━━ STORED RECORDS
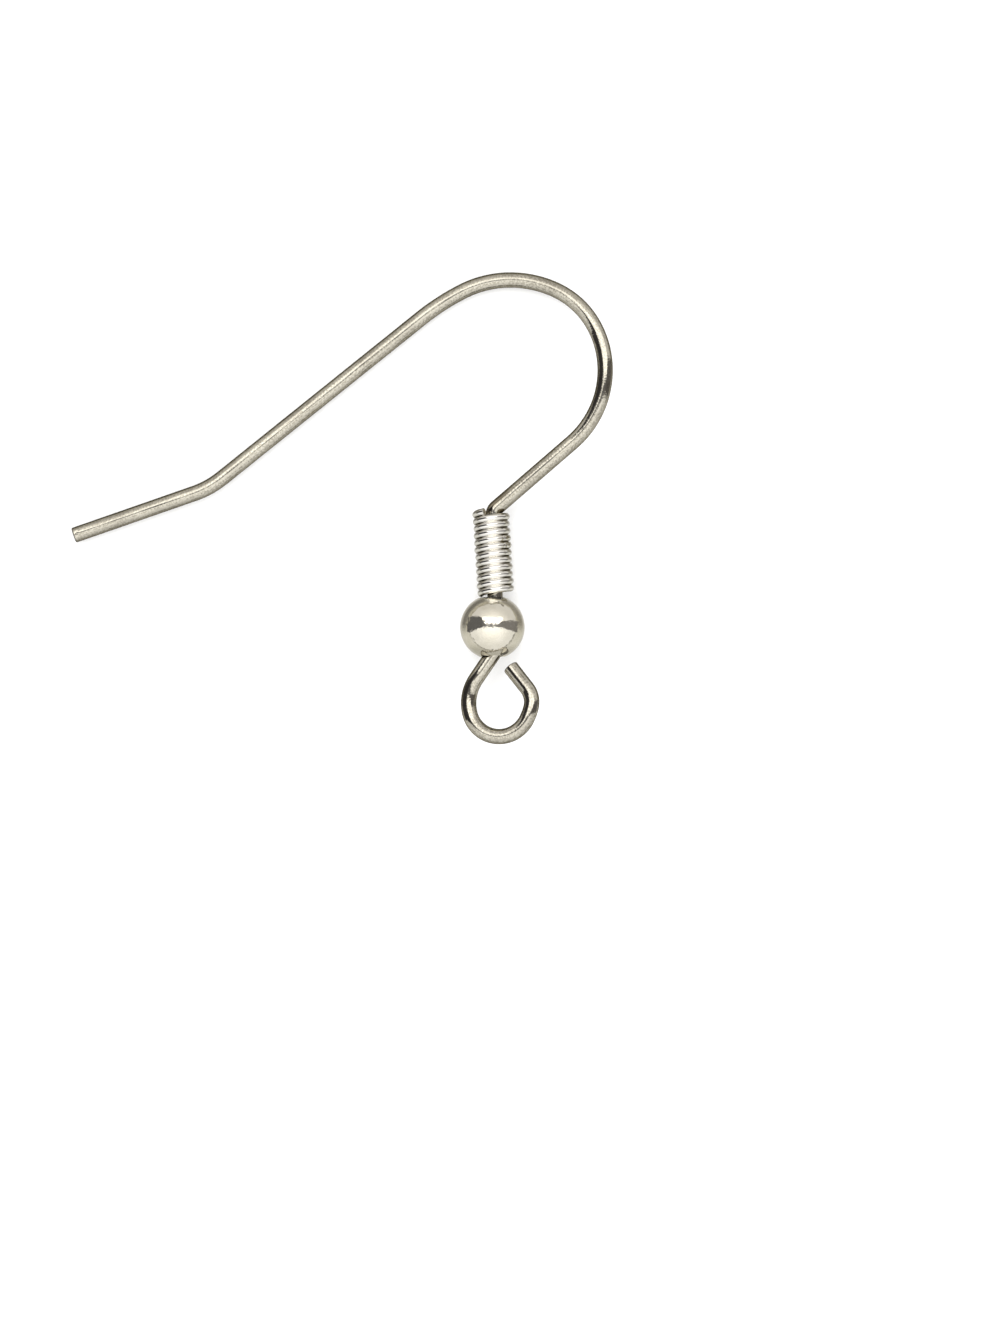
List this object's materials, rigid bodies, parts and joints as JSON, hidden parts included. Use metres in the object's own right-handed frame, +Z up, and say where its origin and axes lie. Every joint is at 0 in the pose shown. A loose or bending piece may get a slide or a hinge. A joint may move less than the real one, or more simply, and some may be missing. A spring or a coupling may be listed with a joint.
{
  "type": "ear wire",
  "caption": "Fish-hook ear wire with a close-wound coil, a ball bead and an open eye for a drop, lying on its side",
  "frame": {"origin": "Middle of the part's box in plan, on the surface that the part lies on", "axes": "+Z up from the surface, +Y along the neck from the eye up to the arch, +X from the tail's side to the arch's side"},
  "size_m": [0.0252, 0.022, 0.003],
  "materials": {
    "hook_wire": "drawn wire, softly bright",
    "coil_wire": "bright plated",
    "bead_metal": "polished plating"
  },
  "bodies": {
    "root": {"ear_hook": "hook_wire", "wire_coil": "coil_wire", "ball_bead": "bead_metal"}
  },
  "joints": []
}
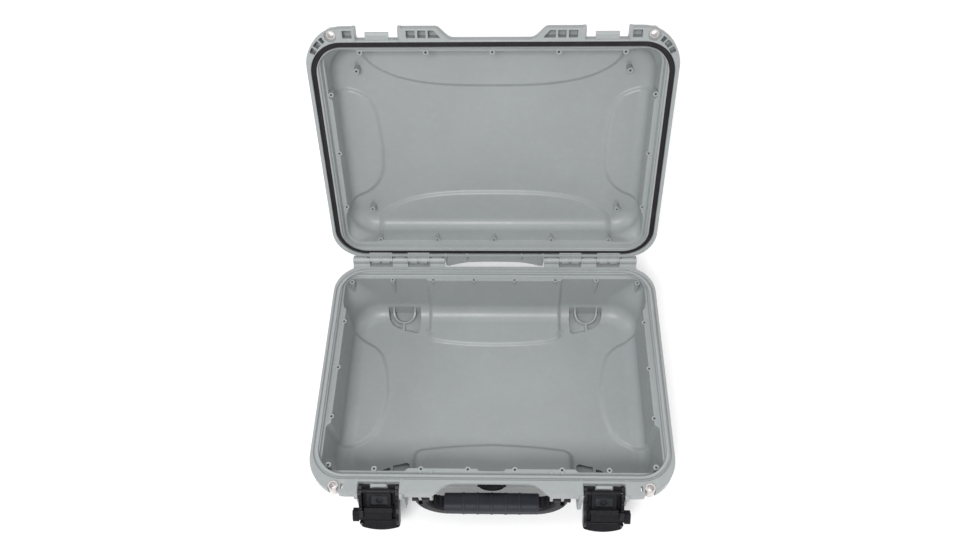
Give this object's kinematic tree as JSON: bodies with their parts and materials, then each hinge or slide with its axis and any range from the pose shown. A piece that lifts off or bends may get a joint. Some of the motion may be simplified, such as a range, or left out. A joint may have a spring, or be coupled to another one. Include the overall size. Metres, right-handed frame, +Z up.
{
  "type": "hard protective carrying case",
  "caption": "Hard plastic carrying case with hinged lid, two draw latches with slide locks, folding handle, gasket and pressure valve, drawn open.",
  "frame": {"origin": "on the underside of the base, at the middle of the cavity", "axes": "+X along the front edge, to the right of a person facing the open case; +Y to the hinge side; +Z up"},
  "size_m": [0.465, 0.5218, 0.4367],
  "materials": {
    "shell": "moulded polypropylene-type plastic, fine satin texture, silver grey",
    "seal": "soft black foam rubber cord",
    "latch": "black glass-filled plastic, fine matte texture",
    "grip": "soft over-moulded elastomer, dark blue grey, ribbed",
    "pin": "stainless pin",
    "sleeve": "stainless sleeve, satin",
    "valve": "black plastic, satin",
    "membrane": "white vent membrane"
  },
  "bodies": {
    "base": {"base_shell": "shell", "base_padlock_sleeves": "sleeve", "hinge_pins": "pin", "latch_pivot_pins": "pin", "handle_pivot_pins": "pin", "valve_body": "valve", "valve_membrane": "membrane", "valve_cap": "valve", "valve_o_ring": "seal", "valve_nut": "valve"},
    "lid": {"lid_shell": "shell", "lid_gasket": "seal", "lid_padlock_sleeves": "sleeve"},
    "handle": {"handle_core": "latch", "handle_grip": "grip"},
    "lever_left": {"lever_left": "latch", "claw_pin_left": "pin"},
    "claw_left": {"claw_left": "latch"},
    "slide_left": {"slide_lock_left": "latch", "slide_detent_left": "pin"},
    "lever_right": {"lever_right": "latch", "claw_pin_right": "pin"},
    "claw_right": {"claw_right": "latch"},
    "slide_right": {"slide_lock_right": "latch", "slide_detent_right": "pin"}
  },
  "joints": [
    {"name": "lid_hinge", "type": "hinge", "parent": "base", "child": "lid", "pos_m": [0, 0.1734, 0.10085], "axis": [1, 0, 0], "range_deg": [0, 108]},
    {"name": "handle_swing", "type": "hinge", "parent": "base", "child": "handle", "pos_m": [0, -0.17, 0.068], "axis": [-1, 0, 0], "range_deg": [0, 95]},
    {"name": "lever_left_pivot", "type": "hinge", "parent": "base", "child": "lever_left", "pos_m": [-0.14075, -0.1765, 0.086], "axis": [-1, 0, 0], "range_deg": [0, 141]},
    {"name": "claw_left_pivot", "type": "hinge", "parent": "lever_left", "child": "claw_left", "pos_m": [-0.14075, -0.17335, 0.08989], "axis": [1, 0, 0], "range_deg": [-75, 0]},
    {"name": "slide_left_travel", "type": "slide", "parent": "lever_left", "child": "slide_left", "axis": [1, 0, 0], "range_m": [0, 0.005]},
    {"name": "lever_right_pivot", "type": "hinge", "parent": "base", "child": "lever_right", "pos_m": [0.14075, -0.1765, 0.086], "axis": [-1, 0, 0], "range_deg": [0, 141]},
    {"name": "claw_right_pivot", "type": "hinge", "parent": "lever_right", "child": "claw_right", "pos_m": [0.14075, -0.17335, 0.08989], "axis": [1, 0, 0], "range_deg": [-75, 0]},
    {"name": "slide_right_travel", "type": "slide", "parent": "lever_right", "child": "slide_right", "axis": [-1, 0, 0], "range_m": [0, 0.005]}
  ]
}
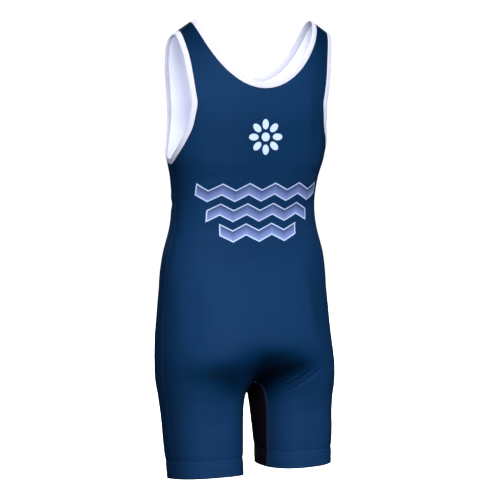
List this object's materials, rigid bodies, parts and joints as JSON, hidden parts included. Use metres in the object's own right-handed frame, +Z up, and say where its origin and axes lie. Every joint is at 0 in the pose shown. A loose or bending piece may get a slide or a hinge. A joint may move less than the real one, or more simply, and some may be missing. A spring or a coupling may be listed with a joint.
{
  "type": "wrestling singlet",
  "caption": "Youth wrestling singlet, hollow and filled out as worn: scooped neck and deep armholes with pale bindings, navy knit body, dark inner-leg gusset, short hemmed legs.",
  "frame": {"origin": "midway between the two shoulder seams, on the outer face of the cloth, where the wearer's shoulders hold the garment up", "axes": "+Z up, +X towards the wearer's left, +Y towards the back of the garment"},
  "size_m": [0.2497, 0.1869, 0.6463],
  "materials": {
    "navy_knit": "smooth stretch knit with a faint sheen",
    "black_knit": "smooth stretch knit, matte",
    "white_binding": "folded elastic binding, matte"
  },
  "bodies": {
    "root": {"back_panel": "navy_knit", "front_panel": "navy_knit", "inner_leg_gusset": "black_knit", "neck_binding": "white_binding", "armhole_binding_left": "white_binding", "armhole_binding_right": "white_binding"}
  },
  "joints": []
}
━━━━
- _REQUEST_:
Output the full listing without altering anything.

- _WORKED ANSWER_:
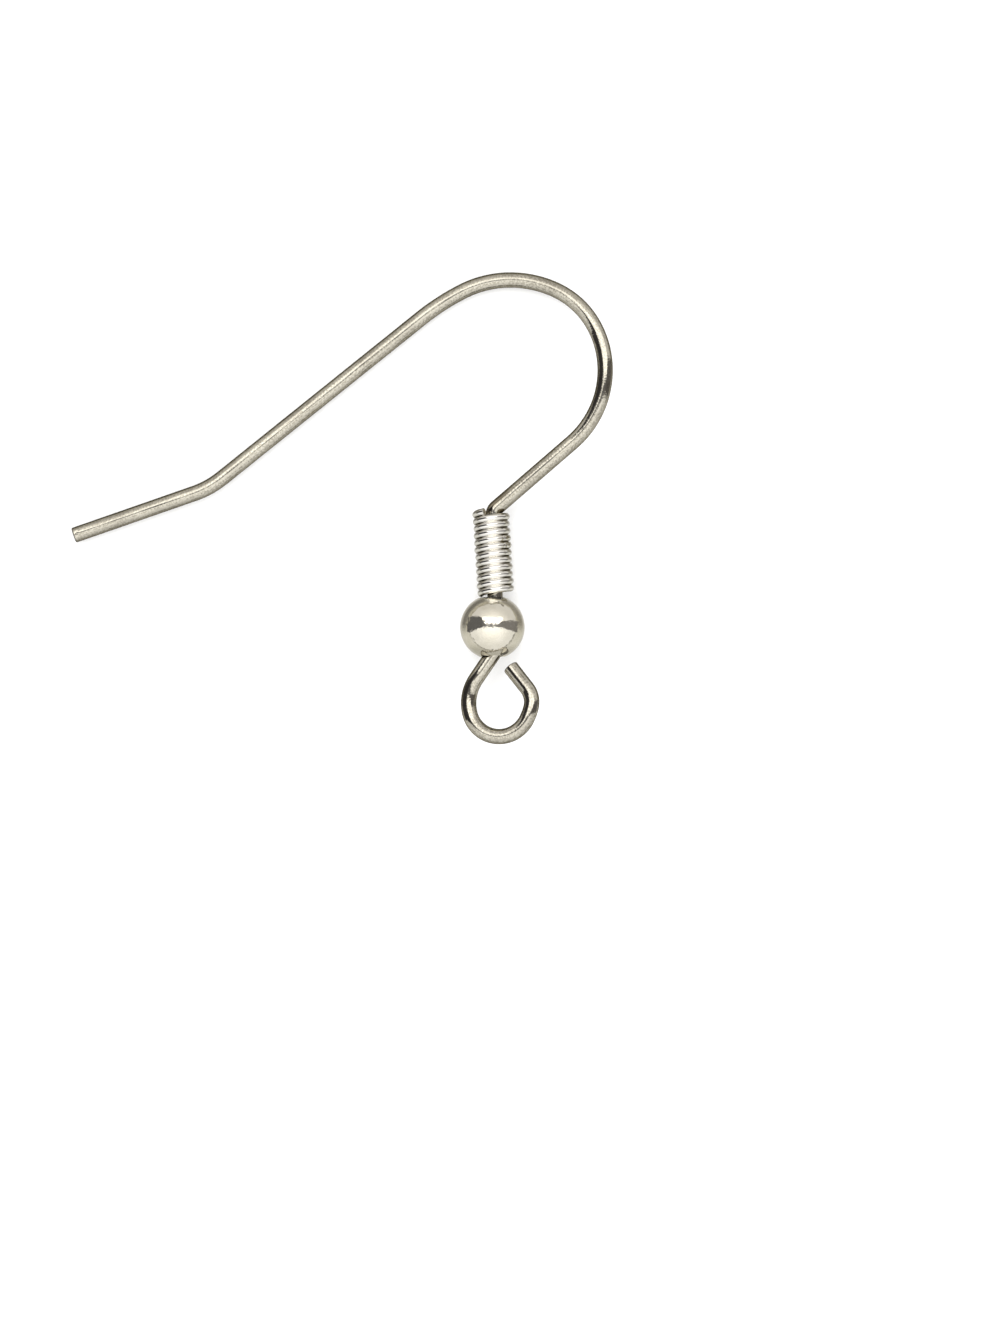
List this object's materials, rigid bodies, parts and joints as JSON, hidden parts included. Use metres in the object's own right-handed frame, +Z up, and say where its origin and axes lie. Every joint is at 0 in the pose shown. A loose or bending piece may get a slide or a hinge. A joint may move less than the real one, or more simply, and some may be missing. A spring or a coupling may be listed with a joint.
{
  "type": "ear wire",
  "caption": "Fish-hook ear wire with a close-wound coil, a ball bead and an open eye for a drop, lying on its side",
  "frame": {"origin": "Middle of the part's box in plan, on the surface that the part lies on", "axes": "+Z up from the surface, +Y along the neck from the eye up to the arch, +X from the tail's side to the arch's side"},
  "size_m": [0.0252, 0.022, 0.003],
  "materials": {
    "hook_wire": "drawn wire, softly bright",
    "coil_wire": "bright plated",
    "bead_metal": "polished plating"
  },
  "bodies": {
    "root": {"ear_hook": "hook_wire", "wire_coil": "coil_wire", "ball_bead": "bead_metal"}
  },
  "joints": []
}
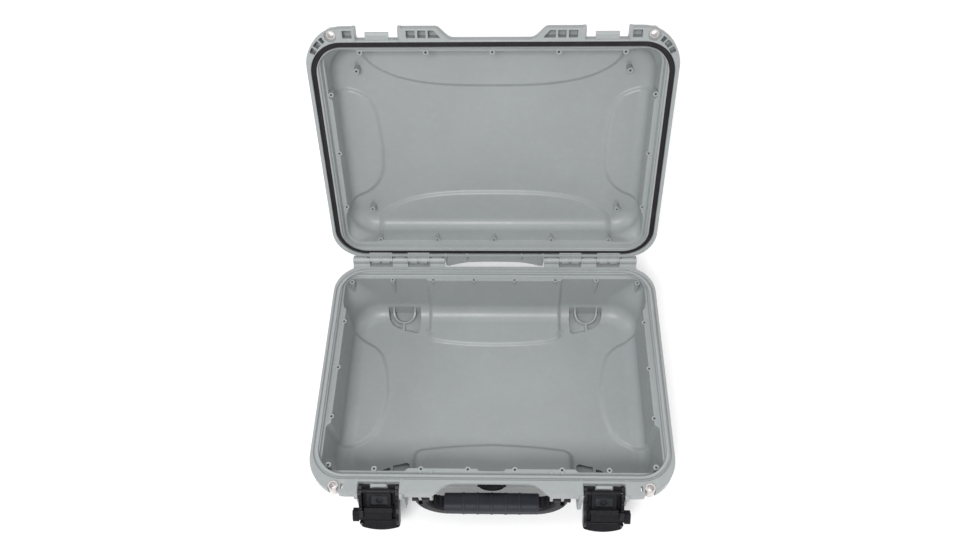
Give this object's kinematic tree as JSON: bodies with their parts and materials, then each hinge or slide with its axis and any range from the pose shown. A piece that lifts off or bends may get a joint. Some of the motion may be simplified, such as a range, or left out. A joint may have a spring, or be coupled to another one. Include the overall size. Metres, right-handed frame, +Z up.
{
  "type": "hard protective carrying case",
  "caption": "Hard plastic carrying case with hinged lid, two draw latches with slide locks, folding handle, gasket and pressure valve, drawn open.",
  "frame": {"origin": "on the underside of the base, at the middle of the cavity", "axes": "+X along the front edge, to the right of a person facing the open case; +Y to the hinge side; +Z up"},
  "size_m": [0.465, 0.5218, 0.4367],
  "materials": {
    "shell": "moulded polypropylene-type plastic, fine satin texture, silver grey",
    "seal": "soft black foam rubber cord",
    "latch": "black glass-filled plastic, fine matte texture",
    "grip": "soft over-moulded elastomer, dark blue grey, ribbed",
    "pin": "stainless pin",
    "sleeve": "stainless sleeve, satin",
    "valve": "black plastic, satin",
    "membrane": "white vent membrane"
  },
  "bodies": {
    "base": {"base_shell": "shell", "base_padlock_sleeves": "sleeve", "hinge_pins": "pin", "latch_pivot_pins": "pin", "handle_pivot_pins": "pin", "valve_body": "valve", "valve_membrane": "membrane", "valve_cap": "valve", "valve_o_ring": "seal", "valve_nut": "valve"},
    "lid": {"lid_shell": "shell", "lid_gasket": "seal", "lid_padlock_sleeves": "sleeve"},
    "handle": {"handle_core": "latch", "handle_grip": "grip"},
    "lever_left": {"lever_left": "latch", "claw_pin_left": "pin"},
    "claw_left": {"claw_left": "latch"},
    "slide_left": {"slide_lock_left": "latch", "slide_detent_left": "pin"},
    "lever_right": {"lever_right": "latch", "claw_pin_right": "pin"},
    "claw_right": {"claw_right": "latch"},
    "slide_right": {"slide_lock_right": "latch", "slide_detent_right": "pin"}
  },
  "joints": [
    {"name": "lid_hinge", "type": "hinge", "parent": "base", "child": "lid", "pos_m": [0, 0.1734, 0.10085], "axis": [1, 0, 0], "range_deg": [0, 108]},
    {"name": "handle_swing", "type": "hinge", "parent": "base", "child": "handle", "pos_m": [0, -0.17, 0.068], "axis": [-1, 0, 0], "range_deg": [0, 95]},
    {"name": "lever_left_pivot", "type": "hinge", "parent": "base", "child": "lever_left", "pos_m": [-0.14075, -0.1765, 0.086], "axis": [-1, 0, 0], "range_deg": [0, 141]},
    {"name": "claw_left_pivot", "type": "hinge", "parent": "lever_left", "child": "claw_left", "pos_m": [-0.14075, -0.17335, 0.08989], "axis": [1, 0, 0], "range_deg": [-75, 0]},
    {"name": "slide_left_travel", "type": "slide", "parent": "lever_left", "child": "slide_left", "axis": [1, 0, 0], "range_m": [0, 0.005]},
    {"name": "lever_right_pivot", "type": "hinge", "parent": "base", "child": "lever_right", "pos_m": [0.14075, -0.1765, 0.086], "axis": [-1, 0, 0], "range_deg": [0, 141]},
    {"name": "claw_right_pivot", "type": "hinge", "parent": "lever_right", "child": "claw_right", "pos_m": [0.14075, -0.17335, 0.08989], "axis": [1, 0, 0], "range_deg": [-75, 0]},
    {"name": "slide_right_travel", "type": "slide", "parent": "lever_right", "child": "slide_right", "axis": [-1, 0, 0], "range_m": [0, 0.005]}
  ]
}
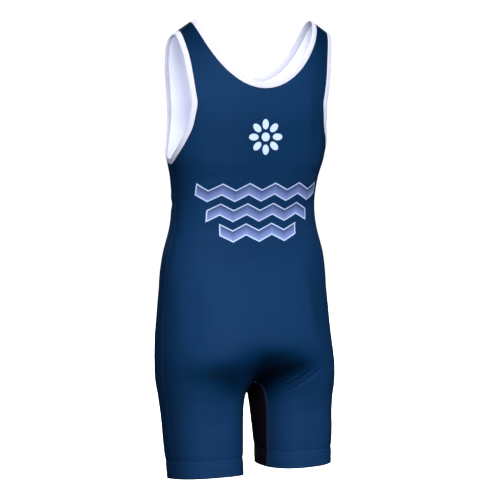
List this object's materials, rigid bodies, parts and joints as JSON, hidden parts included. Use metres in the object's own right-handed frame, +Z up, and say where its origin and axes lie. Every joint is at 0 in the pose shown. A loose or bending piece may get a slide or a hinge. A joint may move less than the real one, or more simply, and some may be missing. A spring or a coupling may be listed with a joint.
{
  "type": "wrestling singlet",
  "caption": "Youth wrestling singlet, hollow and filled out as worn: scooped neck and deep armholes with pale bindings, navy knit body, dark inner-leg gusset, short hemmed legs.",
  "frame": {"origin": "midway between the two shoulder seams, on the outer face of the cloth, where the wearer's shoulders hold the garment up", "axes": "+Z up, +X towards the wearer's left, +Y towards the back of the garment"},
  "size_m": [0.2497, 0.1869, 0.6463],
  "materials": {
    "navy_knit": "smooth stretch knit with a faint sheen",
    "black_knit": "smooth stretch knit, matte",
    "white_binding": "folded elastic binding, matte"
  },
  "bodies": {
    "root": {"back_panel": "navy_knit", "front_panel": "navy_knit", "inner_leg_gusset": "black_knit", "neck_binding": "white_binding", "armhole_binding_left": "white_binding", "armhole_binding_right": "white_binding"}
  },
  "joints": []
}